**Exercise instructions:** Copy the first line of the material below and every later line through the line containing "angles in degrees.", without any other output.

___ Extracted material ___

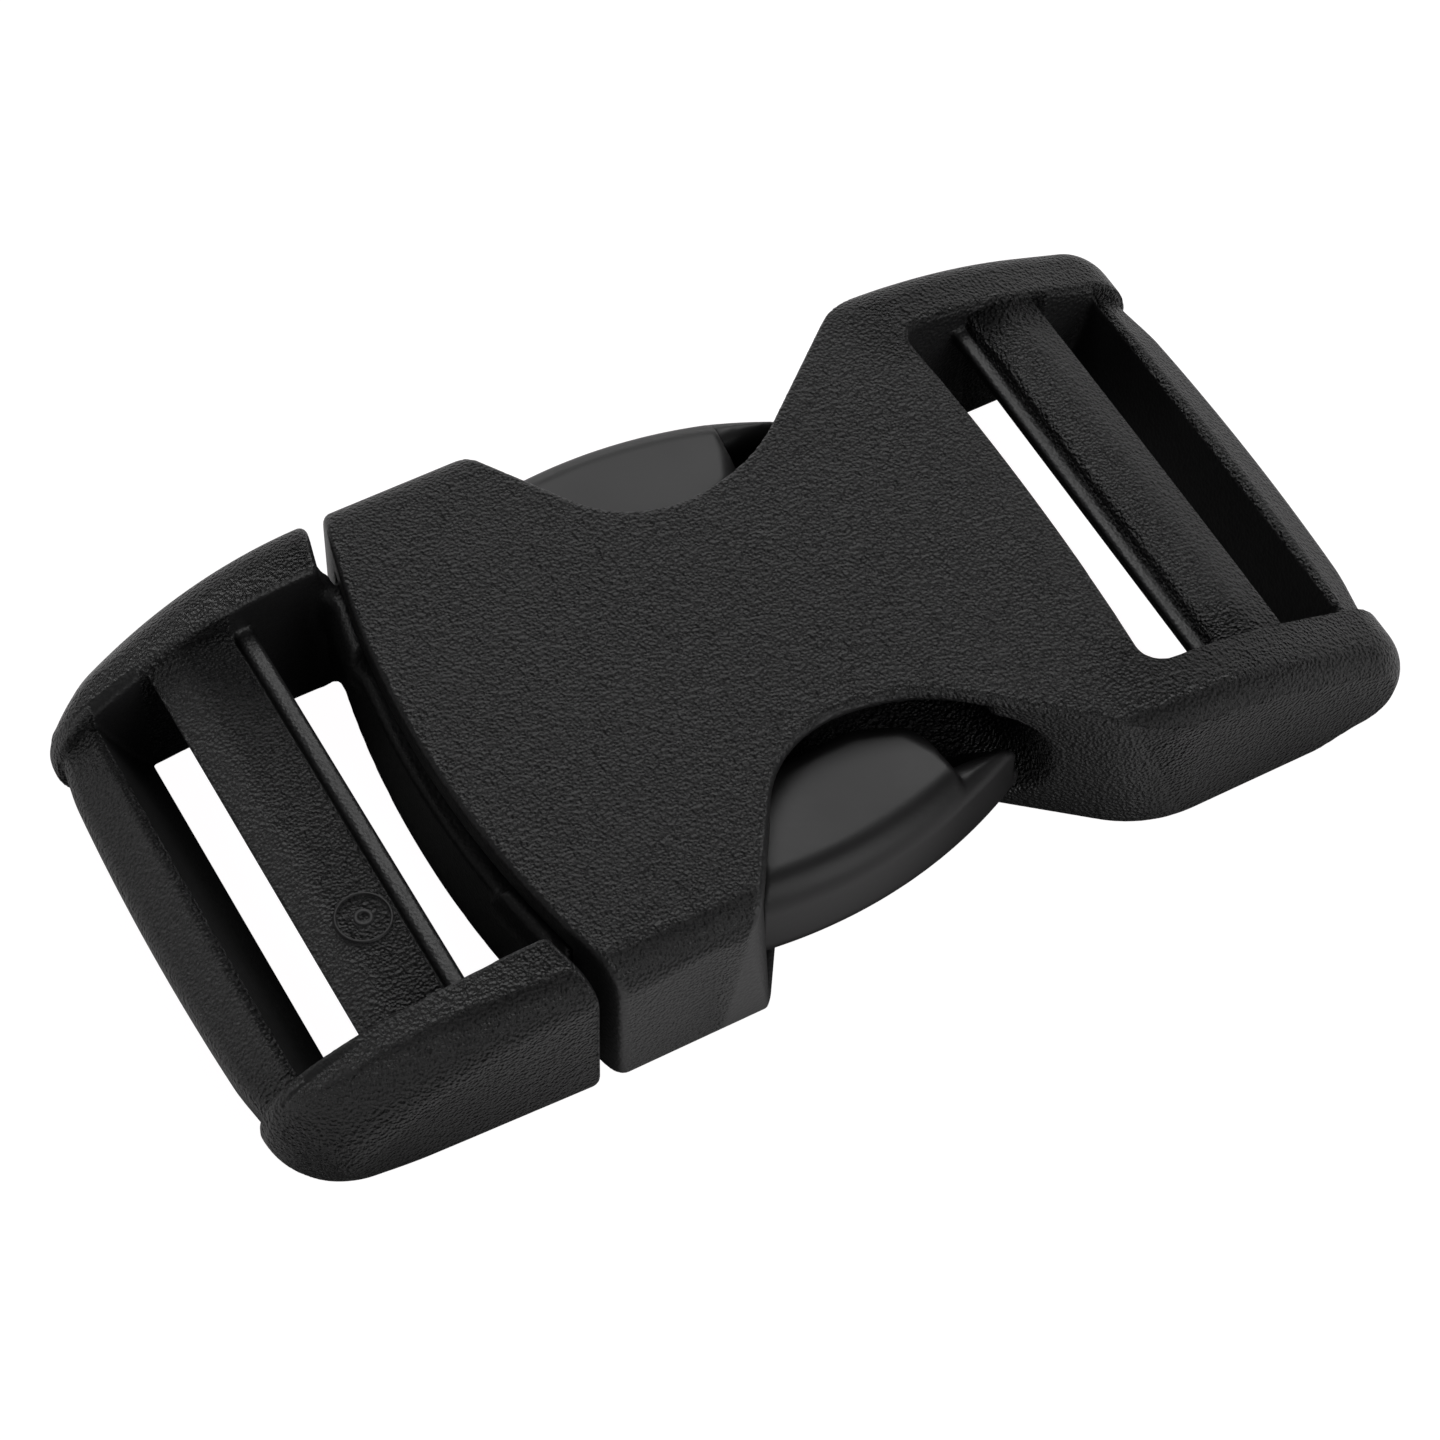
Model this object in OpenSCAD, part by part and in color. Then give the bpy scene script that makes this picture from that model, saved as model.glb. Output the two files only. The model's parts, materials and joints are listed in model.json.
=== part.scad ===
// Dual-adjust side-release buckle, latched, for 25 mm webbing.
// +X points to the socket's end, -X to the latch's end, and +Z is up.
// The underside rests on z = 0, and the buckle is symmetric about y = 0.
// Sizes are in millimetres and angles in degrees.

/* [Overall] */
// Length over the rail tips
overall_l = 67.6; // [66.6:0.2:68.4]
// Width over the rails
overall_w = 34.4; // [34.2:0.2:35.4]
// Height of the socket
overall_h = 10.2; // [10:0.1:11]
// Clear width between the rails, for the webbing
slot_w = 26; // [25.4:0.2:26.4]

/* [Socket housing] */
// Thickness of the upper and lower plates
plate_t = 1.8; // [1.4:0.1:1.9]
// Distance from the middle of the buckle to the mouth
mouth_d = 17.7; // [17.4:0.1:18]
// Radius of the mouth's edge in plan
mouth_r = 59; // [50:1:80]
// Distance from the middle to the edge of the socket's inner slot
body_edge_d = 18.5; // [18.3:0.1:19]
// Distance from the middle to the end of the cavity
cavity_end_d = 12.6; // [12.2:0.1:13.2]
// Half-width of the cavity between the mouth walls
mouth_half_w = 13.4; // [13.2:0.1:13.6]
// Thickness of the two guide ribs beside the tongue
rib_t = 1; // [0.8:0.1:1.4]

/* [Finger scallops] */
// Half-width of the housing at the waist
waist_half_w = 8.05; // [7.6:0.05:8.6]
// Lengthwise place of the waist
waist_x = 2.1; // [1.6:0.1:2.6]
// Scallop radius towards the mouth
scallop_mouth_r = 6.5; // [6:0.1:7]
// Slope of the scallop towards the mouth
scallop_mouth_a = 56; // [54:1:58]
// Scallop radius towards the shoulder
scallop_shoulder_r = 10.5; // [9.5:0.1:11]
// Slope of the scallop towards the shoulder
scallop_shoulder_a = 40; // [38:1:41]

/* [Rails and bars] */
// Distance from the middle to where the rails start to drop
rail_drop_d = 18; // [17.6:0.1:18.4]
// Radius of the drop along the top of a socket rail
rail_drop_r = 30; // [27:0.5:34]
// Radius of the drop along the top of a latch rail
latch_drop_r = 22; // [20:0.5:24]
// Narrowing of each latch rail towards its tip
latch_taper = 0.7; // [0.4:0.1:0.9]
// Radius of the upper outer edge of a rail
rail_top_r = 2.2; // [1.6:0.1:2.8]
// Radius of the lower outer edge of a rail
rail_low_r = 1.3; // [0.9:0.1:1.8]
// Radius of a rail's nose in plan
nose_r = 4; // [3.2:0.1:4.1]
// Height of the strap bars' top face
strap_bar_top = 8.5; // [8.2:0.1:8.8]
// Height of the end bars' top edge
end_bar_top = 5.7; // [5:0.1:6]

/* [Latch] */
// Thickness of a spring arm at its thin end
arm_t = 2; // [1.8:0.1:2.4]
// Half-width of the guide tongue
tongue_half_w = 2.1; // [1.8:0.1:2.2]
// Distance from the middle to the tip of the guide tongue
tongue_tip_d = 11; // [9:0.2:12]
// Clearance above and below everything that slides in the cavity
slide_gap = 0.3; // [0.2:0.05:0.4]
// Radius of a release pad's outer face in plan
pad_r = 27.5; // [26:0.5:29]
// Half-width over the release pads
pad_half_w = 15.6; // [15.2:0.1:15.8]
// Gap between a pad's rear shoulder and the mouth wall that it locks on
lock_gap = 0.2; // [0.15:0.05:0.3]

/* [Hidden] */
$fn = 96;

half_l = overall_l / 2;
half_w = overall_w / 2;
half_slot = slot_w / 2;
cavity_top = overall_h - plate_t;
inner_bottom = plate_t + slide_gap;
inner_top = cavity_top - slide_gap;
// Where the shared rail profile starts, outside the corner fillet of the inner slot
rail_start = body_edge_d + 1.5;
slot_corner_r = 1.4;
// The latch's rails stop this far short of the mouth
rail_gap = 0.95;
// Where the mouth walls end and the pads' rear shoulders bear
lock_x = -6.2;
// The latch's crossbar, measured from the mouth's edge
crossbar_front = 0.4;
crossbar_t = 1.3;
crossbar_low = 0.6;
crossbar_high = 7;
root_x = -14.6;
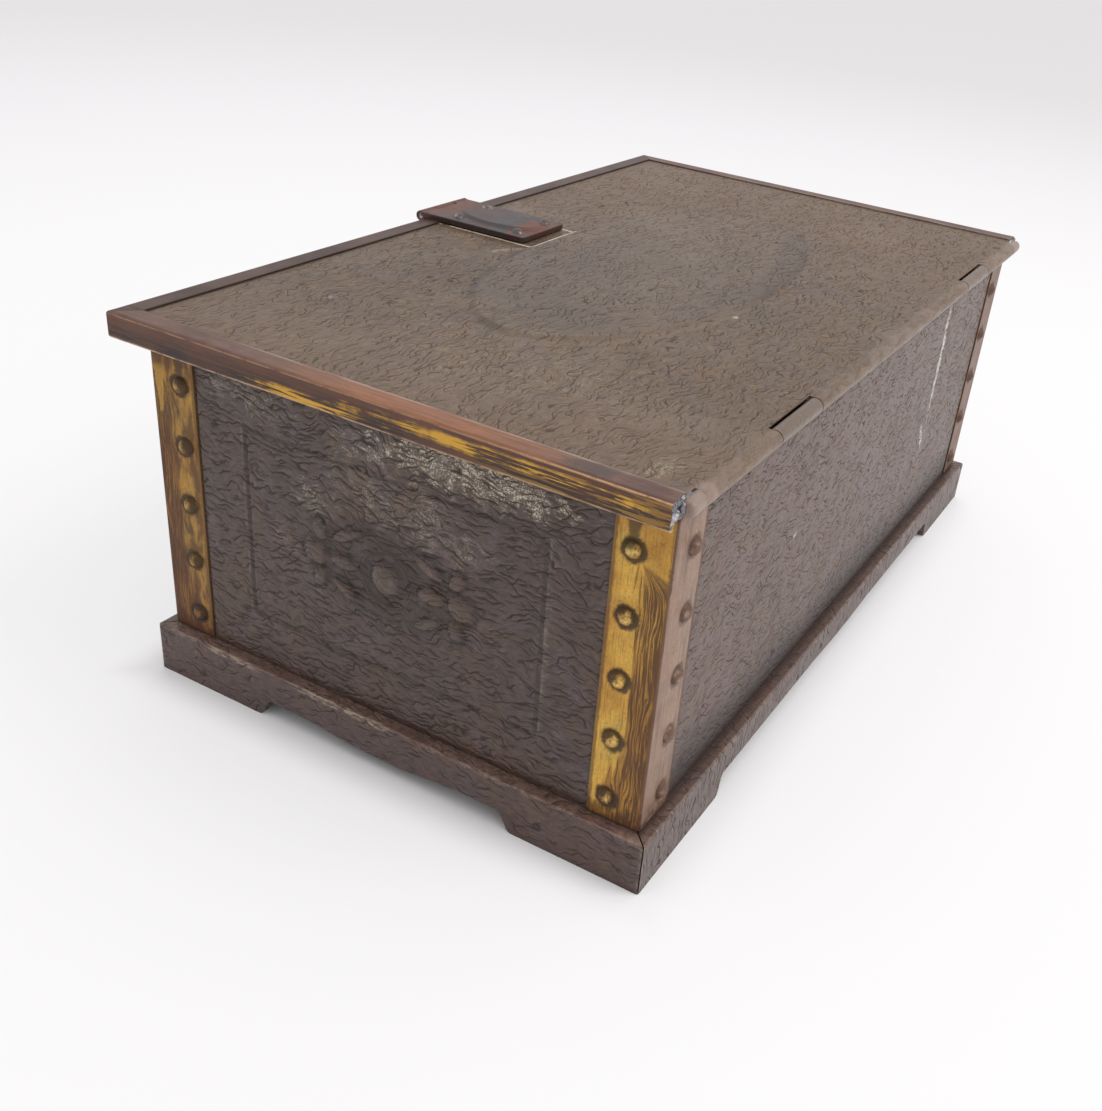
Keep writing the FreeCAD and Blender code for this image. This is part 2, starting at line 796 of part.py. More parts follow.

___

**Right answer:**
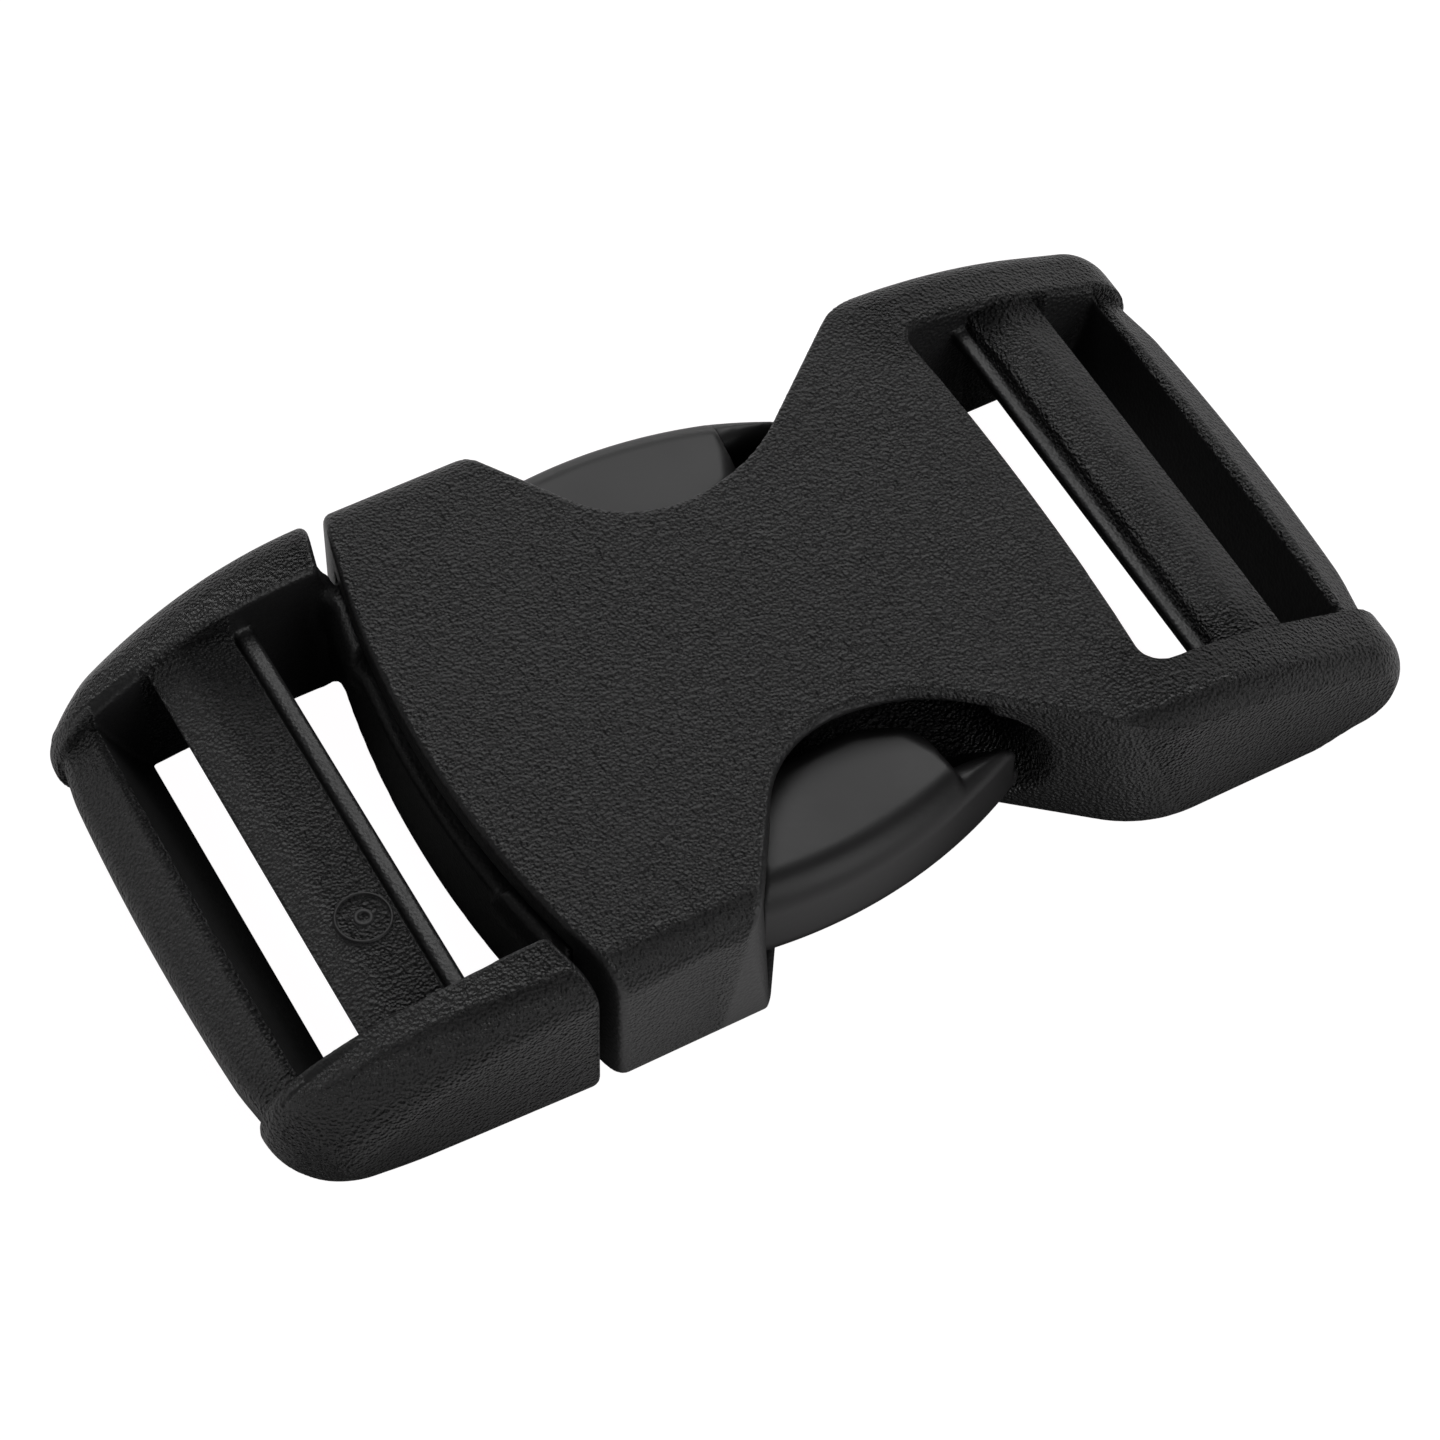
Model this object in OpenSCAD, part by part and in color. Then give the bpy scene script that makes this picture from that model, saved as model.glb. Output the two files only. The model's parts, materials and joints are listed in model.json.
=== part.scad ===
// Dual-adjust side-release buckle, latched, for 25 mm webbing.
// +X points to the socket's end, -X to the latch's end, and +Z is up.
// The underside rests on z = 0, and the buckle is symmetric about y = 0.
// Sizes are in millimetres and angles in degrees.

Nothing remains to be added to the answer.